Required work:
Quote exactly, and only, the lines from the one with "make_body_tube()" down to the one with "cad_parts[node].hide_render = cad_parts[node].hide_viewport", both included.

Information provided:
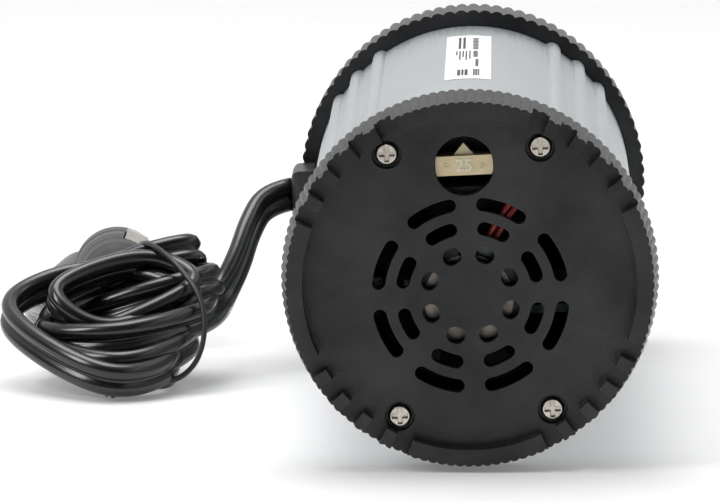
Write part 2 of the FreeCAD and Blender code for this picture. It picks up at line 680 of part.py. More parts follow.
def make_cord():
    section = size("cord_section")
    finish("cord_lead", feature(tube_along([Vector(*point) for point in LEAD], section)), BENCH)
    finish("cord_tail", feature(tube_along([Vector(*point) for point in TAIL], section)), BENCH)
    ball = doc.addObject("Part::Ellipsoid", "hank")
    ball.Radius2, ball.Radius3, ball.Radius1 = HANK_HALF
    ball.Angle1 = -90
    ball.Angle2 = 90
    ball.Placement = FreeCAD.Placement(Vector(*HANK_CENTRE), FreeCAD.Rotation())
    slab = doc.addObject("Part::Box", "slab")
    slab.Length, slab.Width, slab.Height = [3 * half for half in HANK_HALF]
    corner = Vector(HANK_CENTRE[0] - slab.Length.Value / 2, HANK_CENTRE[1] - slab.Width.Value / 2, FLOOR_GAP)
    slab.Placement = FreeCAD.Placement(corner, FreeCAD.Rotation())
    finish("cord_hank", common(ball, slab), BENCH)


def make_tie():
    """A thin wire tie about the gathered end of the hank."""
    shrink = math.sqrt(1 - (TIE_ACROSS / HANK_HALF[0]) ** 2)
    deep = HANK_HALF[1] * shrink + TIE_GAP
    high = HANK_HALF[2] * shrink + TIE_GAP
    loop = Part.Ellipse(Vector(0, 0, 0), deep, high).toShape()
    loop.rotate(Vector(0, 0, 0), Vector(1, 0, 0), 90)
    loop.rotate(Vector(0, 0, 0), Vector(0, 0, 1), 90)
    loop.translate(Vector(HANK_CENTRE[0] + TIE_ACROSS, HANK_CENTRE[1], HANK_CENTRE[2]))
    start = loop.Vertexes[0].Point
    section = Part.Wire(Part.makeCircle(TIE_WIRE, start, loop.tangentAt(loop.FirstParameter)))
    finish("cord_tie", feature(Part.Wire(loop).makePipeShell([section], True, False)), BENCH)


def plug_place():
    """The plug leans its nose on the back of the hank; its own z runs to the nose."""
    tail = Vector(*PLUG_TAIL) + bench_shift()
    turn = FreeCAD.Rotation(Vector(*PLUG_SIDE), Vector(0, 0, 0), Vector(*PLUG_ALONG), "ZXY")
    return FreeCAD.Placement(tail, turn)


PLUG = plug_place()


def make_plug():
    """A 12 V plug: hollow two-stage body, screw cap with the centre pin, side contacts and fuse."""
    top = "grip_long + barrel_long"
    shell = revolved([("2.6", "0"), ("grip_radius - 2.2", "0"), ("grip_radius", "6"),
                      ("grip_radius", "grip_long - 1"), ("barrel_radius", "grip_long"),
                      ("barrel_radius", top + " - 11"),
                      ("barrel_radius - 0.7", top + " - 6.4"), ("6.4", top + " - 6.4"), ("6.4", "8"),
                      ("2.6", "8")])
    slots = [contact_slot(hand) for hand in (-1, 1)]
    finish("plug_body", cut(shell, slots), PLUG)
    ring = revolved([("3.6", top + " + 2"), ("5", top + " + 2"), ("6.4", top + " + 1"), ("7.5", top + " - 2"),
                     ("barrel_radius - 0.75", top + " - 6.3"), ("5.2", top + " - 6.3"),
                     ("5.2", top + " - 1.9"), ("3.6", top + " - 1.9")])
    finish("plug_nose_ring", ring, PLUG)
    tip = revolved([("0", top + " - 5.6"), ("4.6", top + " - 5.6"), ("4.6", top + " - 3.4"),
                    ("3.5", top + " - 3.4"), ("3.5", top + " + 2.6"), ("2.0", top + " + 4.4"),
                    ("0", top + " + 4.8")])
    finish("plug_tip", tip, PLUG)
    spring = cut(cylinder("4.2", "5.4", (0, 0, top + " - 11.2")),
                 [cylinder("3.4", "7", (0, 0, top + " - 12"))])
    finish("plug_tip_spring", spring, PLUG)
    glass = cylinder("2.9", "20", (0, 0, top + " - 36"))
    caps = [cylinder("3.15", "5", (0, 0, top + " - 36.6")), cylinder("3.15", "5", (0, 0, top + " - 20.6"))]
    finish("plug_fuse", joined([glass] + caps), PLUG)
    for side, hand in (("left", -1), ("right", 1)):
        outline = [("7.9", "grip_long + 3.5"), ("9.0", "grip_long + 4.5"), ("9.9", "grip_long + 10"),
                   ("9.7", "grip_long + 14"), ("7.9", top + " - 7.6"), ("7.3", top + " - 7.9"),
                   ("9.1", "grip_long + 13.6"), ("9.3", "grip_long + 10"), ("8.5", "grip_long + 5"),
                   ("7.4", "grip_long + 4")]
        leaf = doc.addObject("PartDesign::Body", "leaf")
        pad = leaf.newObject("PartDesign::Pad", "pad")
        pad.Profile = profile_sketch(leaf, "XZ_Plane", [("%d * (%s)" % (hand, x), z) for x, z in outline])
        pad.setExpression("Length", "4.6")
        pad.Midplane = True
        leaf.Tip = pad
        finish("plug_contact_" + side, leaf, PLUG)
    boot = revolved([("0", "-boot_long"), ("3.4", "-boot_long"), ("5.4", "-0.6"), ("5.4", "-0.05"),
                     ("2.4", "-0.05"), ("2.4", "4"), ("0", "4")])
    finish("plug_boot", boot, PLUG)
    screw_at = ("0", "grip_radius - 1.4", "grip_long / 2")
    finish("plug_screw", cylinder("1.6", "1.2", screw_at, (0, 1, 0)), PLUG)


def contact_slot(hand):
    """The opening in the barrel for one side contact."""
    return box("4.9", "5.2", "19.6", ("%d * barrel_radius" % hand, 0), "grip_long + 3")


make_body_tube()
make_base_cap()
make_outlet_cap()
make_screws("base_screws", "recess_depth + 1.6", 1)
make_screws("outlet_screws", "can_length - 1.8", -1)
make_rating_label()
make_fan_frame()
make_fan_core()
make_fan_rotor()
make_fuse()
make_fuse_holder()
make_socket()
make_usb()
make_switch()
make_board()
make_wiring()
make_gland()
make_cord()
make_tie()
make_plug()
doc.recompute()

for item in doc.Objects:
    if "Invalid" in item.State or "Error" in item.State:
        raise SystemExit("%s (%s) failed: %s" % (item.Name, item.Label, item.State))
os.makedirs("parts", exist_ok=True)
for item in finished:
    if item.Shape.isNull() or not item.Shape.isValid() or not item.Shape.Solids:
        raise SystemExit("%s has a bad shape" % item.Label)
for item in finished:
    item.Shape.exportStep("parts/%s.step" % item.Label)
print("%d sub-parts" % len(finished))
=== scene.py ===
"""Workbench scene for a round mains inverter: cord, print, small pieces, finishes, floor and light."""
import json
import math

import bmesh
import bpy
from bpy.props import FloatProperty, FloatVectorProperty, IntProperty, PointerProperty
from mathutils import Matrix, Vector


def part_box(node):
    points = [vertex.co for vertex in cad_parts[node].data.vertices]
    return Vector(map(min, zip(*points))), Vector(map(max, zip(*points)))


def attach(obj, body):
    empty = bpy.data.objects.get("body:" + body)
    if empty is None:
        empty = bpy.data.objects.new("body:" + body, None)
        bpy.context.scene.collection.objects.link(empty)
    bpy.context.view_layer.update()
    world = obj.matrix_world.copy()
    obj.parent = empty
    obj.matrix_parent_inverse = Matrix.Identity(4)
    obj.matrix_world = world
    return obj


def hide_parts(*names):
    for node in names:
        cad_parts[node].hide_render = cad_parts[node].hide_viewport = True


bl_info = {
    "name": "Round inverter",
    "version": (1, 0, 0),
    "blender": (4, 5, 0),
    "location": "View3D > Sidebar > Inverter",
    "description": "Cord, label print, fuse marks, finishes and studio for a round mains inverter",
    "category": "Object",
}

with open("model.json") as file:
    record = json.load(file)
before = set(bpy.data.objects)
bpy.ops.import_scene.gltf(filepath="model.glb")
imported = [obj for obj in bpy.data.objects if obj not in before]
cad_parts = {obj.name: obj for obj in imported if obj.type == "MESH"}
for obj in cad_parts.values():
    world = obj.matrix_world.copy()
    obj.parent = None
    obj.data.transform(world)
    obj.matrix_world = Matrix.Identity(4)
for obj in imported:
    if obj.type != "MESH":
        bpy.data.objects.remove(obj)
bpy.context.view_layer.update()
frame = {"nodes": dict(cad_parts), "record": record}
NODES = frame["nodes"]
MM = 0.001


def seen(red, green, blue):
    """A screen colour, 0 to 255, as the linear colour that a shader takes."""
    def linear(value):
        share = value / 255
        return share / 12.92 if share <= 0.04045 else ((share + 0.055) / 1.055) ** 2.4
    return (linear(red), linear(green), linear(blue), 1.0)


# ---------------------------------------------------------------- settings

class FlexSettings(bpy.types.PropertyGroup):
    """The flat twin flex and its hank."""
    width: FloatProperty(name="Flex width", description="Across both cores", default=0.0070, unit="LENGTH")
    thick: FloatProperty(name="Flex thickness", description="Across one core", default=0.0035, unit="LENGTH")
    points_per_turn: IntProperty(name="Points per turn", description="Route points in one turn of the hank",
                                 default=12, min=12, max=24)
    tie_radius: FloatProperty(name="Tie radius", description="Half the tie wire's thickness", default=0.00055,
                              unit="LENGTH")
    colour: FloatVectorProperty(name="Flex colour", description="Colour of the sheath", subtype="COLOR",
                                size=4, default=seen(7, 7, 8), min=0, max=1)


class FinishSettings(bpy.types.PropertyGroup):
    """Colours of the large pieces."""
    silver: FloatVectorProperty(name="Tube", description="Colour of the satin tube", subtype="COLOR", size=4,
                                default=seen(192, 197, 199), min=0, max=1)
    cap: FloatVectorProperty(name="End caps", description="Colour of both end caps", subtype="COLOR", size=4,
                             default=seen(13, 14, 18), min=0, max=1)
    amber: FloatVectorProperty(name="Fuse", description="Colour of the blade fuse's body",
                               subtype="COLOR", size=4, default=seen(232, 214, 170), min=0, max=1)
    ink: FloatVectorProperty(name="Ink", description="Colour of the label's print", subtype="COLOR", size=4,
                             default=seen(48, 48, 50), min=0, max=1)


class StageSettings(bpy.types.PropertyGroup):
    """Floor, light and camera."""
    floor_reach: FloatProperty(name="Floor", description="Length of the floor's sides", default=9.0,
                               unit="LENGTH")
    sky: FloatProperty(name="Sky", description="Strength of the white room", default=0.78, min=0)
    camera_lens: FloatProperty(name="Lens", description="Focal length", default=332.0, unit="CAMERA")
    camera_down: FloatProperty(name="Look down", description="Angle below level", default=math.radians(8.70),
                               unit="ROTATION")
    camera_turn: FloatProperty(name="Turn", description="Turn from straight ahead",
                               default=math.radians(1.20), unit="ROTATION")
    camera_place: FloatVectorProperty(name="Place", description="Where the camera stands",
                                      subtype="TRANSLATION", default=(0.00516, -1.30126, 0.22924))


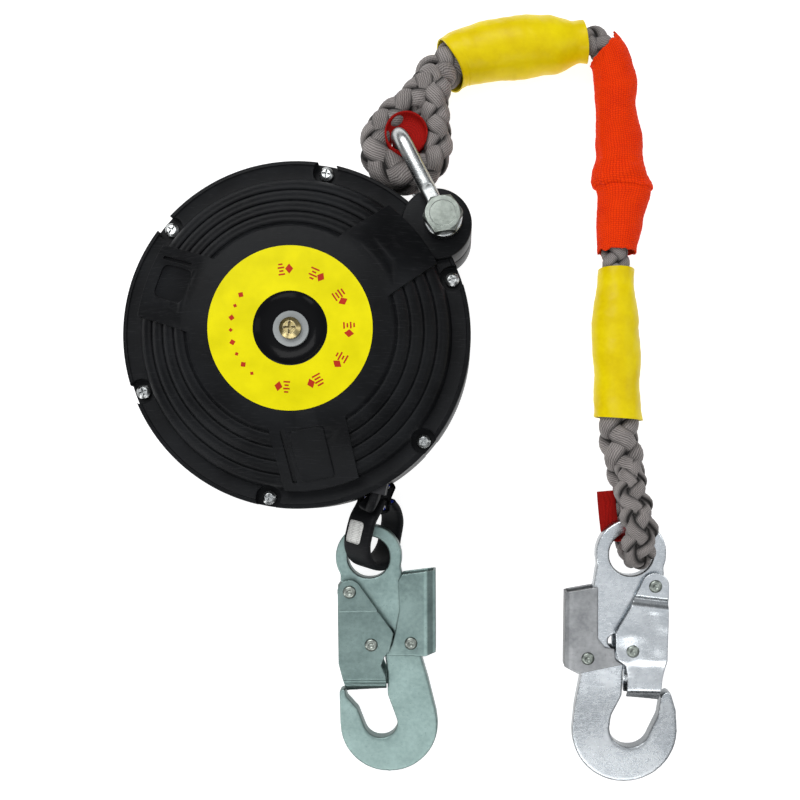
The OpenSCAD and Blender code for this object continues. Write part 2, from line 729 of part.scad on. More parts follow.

Final result:
make_body_tube()
make_base_cap()
make_outlet_cap()
make_screws("base_screws", "recess_depth + 1.6", 1)
make_screws("outlet_screws", "can_length - 1.8", -1)
make_rating_label()
make_fan_frame()
make_fan_core()
make_fan_rotor()
make_fuse()
make_fuse_holder()
make_socket()
make_usb()
make_switch()
make_board()
make_wiring()
make_gland()
make_cord()
make_tie()
make_plug()
doc.recompute()

for item in doc.Objects:
    if "Invalid" in item.State or "Error" in item.State:
        raise SystemExit("%s (%s) failed: %s" % (item.Name, item.Label, item.State))
os.makedirs("parts", exist_ok=True)
for item in finished:
    if item.Shape.isNull() or not item.Shape.isValid() or not item.Shape.Solids:
        raise SystemExit("%s has a bad shape" % item.Label)
for item in finished:
    item.Shape.exportStep("parts/%s.step" % item.Label)
print("%d sub-parts" % len(finished))
=== scene.py ===
"""Workbench scene for a round mains inverter: cord, print, small pieces, finishes, floor and light."""
import json
import math

import bmesh
import bpy
from bpy.props import FloatProperty, FloatVectorProperty, IntProperty, PointerProperty
from mathutils import Matrix, Vector


def part_box(node):
    points = [vertex.co for vertex in cad_parts[node].data.vertices]
    return Vector(map(min, zip(*points))), Vector(map(max, zip(*points)))


def attach(obj, body):
    empty = bpy.data.objects.get("body:" + body)
    if empty is None:
        empty = bpy.data.objects.new("body:" + body, None)
        bpy.context.scene.collection.objects.link(empty)
    bpy.context.view_layer.update()
    world = obj.matrix_world.copy()
    obj.parent = empty
    obj.matrix_parent_inverse = Matrix.Identity(4)
    obj.matrix_world = world
    return obj


def hide_parts(*names):
    for node in names:
        cad_parts[node].hide_render = cad_parts[node].hide_viewport = True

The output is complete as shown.